Typically, such responses are treated as noise resulting from some kind of performance error. Nichols and Ulatowski (2007) suggest a different explanation. They asked people to consider both the Environmental Harm case and the Environmental Help case. They found an interesting pattern of responses. Some people asked to consider both cases provide asymmetric responses, judging that the chairman intentionally harmed the environment but did not intentionally help the environment. Other people asked to consider both cases provide symmetric responses, judging either that the chairman both intentionally harmed the environment and intentionally helped the environment or that the chairman neither intentionally harmed the environment nor intentionally helped the environment. Additionally, they found that people who judge that the chairman intentionally harmed the environment typically explain their judgments by appealing to the chairman's belief that the environment would be harmed and that people who judge that the chairman did not intentionally help the environment typically explain their judgments by appealing to the chairman's lacking the desire to help the environment. This pattern of responses, and corresponding set of explanations, leads Nichols and Ulatowski to suggest that there are actually two separate folk concepts of intentional action, one involving an epistemic component and the other involving a motivational component.
Fiery Cushman and Alfred Mele (2008) point out a problem with Nichols and Ulatowski's view that there are two distinct concepts of intentional action, one involving an epistemic component and the other involving a motivational component. In both the Environmental Harm case and the Environmental Help case, the chairman has a belief about what impact the profit-making venture will have on the environment but lacks the relevant desire to either harm or help the environment. Cushman and Mele wonder how people would respond to cases in which the agent has the relevant desire but lacks the relevant belief. Cushman and Mele predict that, if Nichols and Ulatowski are right, three things should happen. First, people working with the epistemic concept should be more likely to judge that an agent has acted intentionally when she has the relevant belief but lacks the relevant desire than when she has the relevant desire but lacks the relevant belief. Second, people working with the motivational concept should be more likely to judge that an agent has acted intentionally when she has the relevant desire but lacks the relevant belief than when she has the relevant belief but lacks the relevant desire.

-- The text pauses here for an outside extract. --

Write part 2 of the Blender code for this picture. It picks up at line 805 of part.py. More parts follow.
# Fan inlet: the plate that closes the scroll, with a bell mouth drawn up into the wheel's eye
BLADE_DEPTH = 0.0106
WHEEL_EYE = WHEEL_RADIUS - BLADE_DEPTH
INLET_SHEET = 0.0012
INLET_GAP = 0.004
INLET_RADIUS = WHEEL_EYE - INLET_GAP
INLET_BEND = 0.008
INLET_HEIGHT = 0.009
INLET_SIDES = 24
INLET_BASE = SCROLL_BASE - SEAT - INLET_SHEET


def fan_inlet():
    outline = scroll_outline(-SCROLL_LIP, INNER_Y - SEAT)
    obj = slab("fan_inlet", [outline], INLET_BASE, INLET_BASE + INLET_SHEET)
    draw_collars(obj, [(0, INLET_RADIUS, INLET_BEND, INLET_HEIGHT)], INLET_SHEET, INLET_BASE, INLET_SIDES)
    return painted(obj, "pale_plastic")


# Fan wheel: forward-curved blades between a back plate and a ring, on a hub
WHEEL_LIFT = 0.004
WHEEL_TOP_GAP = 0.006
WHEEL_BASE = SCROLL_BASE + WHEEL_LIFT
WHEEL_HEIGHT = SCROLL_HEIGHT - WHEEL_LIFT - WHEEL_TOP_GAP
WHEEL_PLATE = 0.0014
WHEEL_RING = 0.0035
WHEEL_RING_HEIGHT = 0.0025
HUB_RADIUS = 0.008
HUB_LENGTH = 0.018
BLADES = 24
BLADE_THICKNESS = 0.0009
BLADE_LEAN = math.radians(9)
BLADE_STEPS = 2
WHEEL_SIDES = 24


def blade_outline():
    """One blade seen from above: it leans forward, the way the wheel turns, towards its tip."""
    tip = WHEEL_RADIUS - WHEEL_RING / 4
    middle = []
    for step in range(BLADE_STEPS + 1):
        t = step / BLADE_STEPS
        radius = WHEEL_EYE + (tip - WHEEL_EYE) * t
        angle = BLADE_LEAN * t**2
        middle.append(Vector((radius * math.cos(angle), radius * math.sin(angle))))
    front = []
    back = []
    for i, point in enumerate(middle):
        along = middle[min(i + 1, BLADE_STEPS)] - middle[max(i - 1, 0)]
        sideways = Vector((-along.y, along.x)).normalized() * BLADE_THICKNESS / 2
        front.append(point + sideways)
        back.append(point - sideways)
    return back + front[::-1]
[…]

Third, people working with the motivational concept should be more likely than people working with the epistemic concept to judge that an agent has acted intentionally when she has the relevant desire but lacks the relevant belief. Contrary to two of these predictions, Cushman and Mele found that people working with the motivational concept were not more likely than people working with the epistemic concept to judge that an agent has acted intentionally when she has the relevant desire but lacks the relevant belief, and that people working with the epistemic concept were not more likely to judge that an agent has acted intentionally when she has the relevant belief but lacks the relevant desire than when she has the relevant desire but lacks the relevant belief. Cushman and Mele conclude that there are actually more than two distinct concepts of intentional action: one that treats desire as a necessary condition for intentional action; another that treats it as a sufficient condition for intentional action; and yet another that treats it as a sufficient condition for intentional action only in cases of morally bad actions.
However many concepts are involved, the advantage of a multiple concept explanation is that it explains minority responses without having to explain them away. It also provides a neat explanation of the side-effect effect itself. In the Environmental Harm case, the chairman knowingly harms the environment but does not care at all about harming it; in the Environmental Help case, the chairman knowingly helps the environment but does not care at all about helping it. What explains the fact that most people asked to consider the Environmental Harm case judge that the chairman intentionally harmed the environment, while most people asked to consider the Environmental Help case judge that the chairman did not intentionally help the environment is that different normative judgments trigger different concepts of intentional action.
5. Conclusion
It seems that the side-effect effect is telling us something about the relationship between normative considerations and our concept - or concepts - of intentional action. Dean Pettit and Joshua Knobe (2009) suggest that the sphere of influence is even wider, arguing that it tells us something about the relationship between normative considerations and folk psychology in general. They found that normative considerations influence a wide variety of folk psychological judgments, including judgments about decision, desire, preference, advocacy, and choice. Other researchers have recently added studies that suggest that normative considerations influence folk psychological judgments about causation (Hitchcock & Knobe 2009, Roxborough & Cumby 2009) and knowledge (Beebe & Buckwalter 2010). With more studies emerging all of the time, it now seems like we are only beginning to comprehend just how widespread this influence may be.
It also remains to be seen just what the side-effect effect is actually telling us. In particular, it remains to be seen whether it is telling us something about our conceptual competence or our conceptual performance. And, here, experimental philosophers face a problem. Determining whether or not the side-effect effect is telling us something about our conceptual competence requires experimental and theoretical resources that experimental philosophers don't currently have. What is needed is some account of the kind of work our folk concepts are supposed to be doing and/or an account of the physical implementation of the relevant cognitive processes and mechanisms. Unfortunately, the kind of experimental methods typically employed by experimental philosophers, namely survey methods, aren't apt to produce either kind of account. What is needed instead, for example, are neuroanatomical accounts of the cognitive processes and mechanisms responsible for our folk psychological judgments and evolutionary (or other teleological) accounts of the work that our folk concepts are supposed to be doing. Developing these kinds of accounts is going to require experimental philosophers to become even more experimental by expanding the variety of experimental methods that they employ.